- **Task requirements**
Count every line in the entries that contains "Blender". Report that count alone.

- **Entries provided**
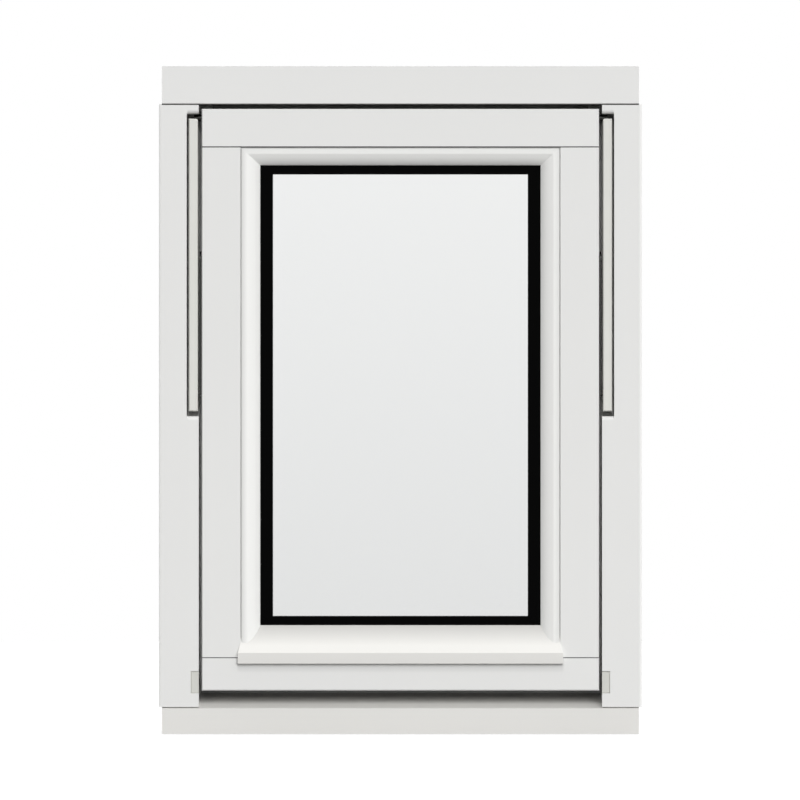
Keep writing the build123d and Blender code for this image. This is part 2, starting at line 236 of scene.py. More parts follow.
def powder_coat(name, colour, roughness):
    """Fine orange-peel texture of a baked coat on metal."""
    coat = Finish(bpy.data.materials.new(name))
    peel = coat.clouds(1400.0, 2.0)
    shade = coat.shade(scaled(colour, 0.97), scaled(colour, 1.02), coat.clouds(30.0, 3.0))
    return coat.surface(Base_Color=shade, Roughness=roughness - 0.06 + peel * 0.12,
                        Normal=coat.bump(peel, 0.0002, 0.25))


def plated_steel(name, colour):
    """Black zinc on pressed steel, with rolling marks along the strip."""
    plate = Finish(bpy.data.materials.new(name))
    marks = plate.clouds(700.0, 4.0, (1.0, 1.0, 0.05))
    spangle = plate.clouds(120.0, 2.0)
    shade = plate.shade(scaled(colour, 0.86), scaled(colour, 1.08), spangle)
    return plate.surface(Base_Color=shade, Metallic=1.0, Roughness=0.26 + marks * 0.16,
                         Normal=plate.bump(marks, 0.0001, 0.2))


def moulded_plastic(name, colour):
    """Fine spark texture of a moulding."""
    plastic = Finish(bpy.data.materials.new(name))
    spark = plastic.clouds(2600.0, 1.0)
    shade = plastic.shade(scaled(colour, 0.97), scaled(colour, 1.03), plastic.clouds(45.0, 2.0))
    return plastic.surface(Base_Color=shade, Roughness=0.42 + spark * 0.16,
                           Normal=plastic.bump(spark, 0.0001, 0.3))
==
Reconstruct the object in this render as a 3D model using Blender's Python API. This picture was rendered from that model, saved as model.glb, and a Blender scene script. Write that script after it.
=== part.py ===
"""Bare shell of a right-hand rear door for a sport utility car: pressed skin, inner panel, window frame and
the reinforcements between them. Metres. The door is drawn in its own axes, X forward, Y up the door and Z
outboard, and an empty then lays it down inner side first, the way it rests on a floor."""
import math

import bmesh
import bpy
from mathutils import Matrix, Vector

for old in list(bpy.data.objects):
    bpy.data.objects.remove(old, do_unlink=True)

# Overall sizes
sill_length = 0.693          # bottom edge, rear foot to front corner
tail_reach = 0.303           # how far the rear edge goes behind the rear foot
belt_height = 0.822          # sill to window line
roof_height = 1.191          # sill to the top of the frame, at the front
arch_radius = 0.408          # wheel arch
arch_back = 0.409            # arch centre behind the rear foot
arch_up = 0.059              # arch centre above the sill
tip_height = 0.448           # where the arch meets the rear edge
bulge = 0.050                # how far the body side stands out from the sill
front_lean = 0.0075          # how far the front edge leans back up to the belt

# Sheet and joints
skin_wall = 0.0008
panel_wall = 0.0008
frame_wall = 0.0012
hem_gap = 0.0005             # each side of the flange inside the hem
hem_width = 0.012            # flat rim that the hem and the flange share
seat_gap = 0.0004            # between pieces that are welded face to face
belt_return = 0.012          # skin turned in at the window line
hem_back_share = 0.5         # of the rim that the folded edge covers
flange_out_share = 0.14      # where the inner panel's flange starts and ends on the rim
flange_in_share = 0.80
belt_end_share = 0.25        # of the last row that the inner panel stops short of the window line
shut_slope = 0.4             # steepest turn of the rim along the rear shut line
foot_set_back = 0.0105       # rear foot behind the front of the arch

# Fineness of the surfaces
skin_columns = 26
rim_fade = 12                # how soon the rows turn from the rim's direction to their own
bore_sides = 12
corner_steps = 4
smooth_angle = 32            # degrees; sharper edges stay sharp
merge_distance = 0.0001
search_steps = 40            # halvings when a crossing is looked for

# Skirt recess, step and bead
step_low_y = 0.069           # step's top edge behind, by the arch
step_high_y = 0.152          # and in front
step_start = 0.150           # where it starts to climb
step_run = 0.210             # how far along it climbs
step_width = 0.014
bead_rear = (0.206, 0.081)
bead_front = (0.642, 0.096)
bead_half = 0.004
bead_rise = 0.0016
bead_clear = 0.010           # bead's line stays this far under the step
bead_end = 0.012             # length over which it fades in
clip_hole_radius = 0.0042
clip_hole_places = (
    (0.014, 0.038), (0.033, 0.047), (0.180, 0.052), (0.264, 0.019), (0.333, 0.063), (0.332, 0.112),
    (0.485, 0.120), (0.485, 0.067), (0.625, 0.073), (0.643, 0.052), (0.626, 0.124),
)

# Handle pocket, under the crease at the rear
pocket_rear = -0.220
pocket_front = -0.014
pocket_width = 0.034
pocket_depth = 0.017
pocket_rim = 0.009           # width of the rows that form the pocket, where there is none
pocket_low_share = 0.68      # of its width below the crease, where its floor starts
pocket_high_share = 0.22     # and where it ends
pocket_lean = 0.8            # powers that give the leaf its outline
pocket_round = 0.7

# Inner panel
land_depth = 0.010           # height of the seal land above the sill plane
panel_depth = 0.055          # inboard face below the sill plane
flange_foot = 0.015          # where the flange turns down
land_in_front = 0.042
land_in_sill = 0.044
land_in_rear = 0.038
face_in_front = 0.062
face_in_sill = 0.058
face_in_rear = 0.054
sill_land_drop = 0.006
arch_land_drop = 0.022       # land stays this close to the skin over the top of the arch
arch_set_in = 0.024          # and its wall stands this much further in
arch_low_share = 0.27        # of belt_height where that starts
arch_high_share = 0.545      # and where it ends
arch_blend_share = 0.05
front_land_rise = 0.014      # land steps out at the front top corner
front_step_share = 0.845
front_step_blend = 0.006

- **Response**
2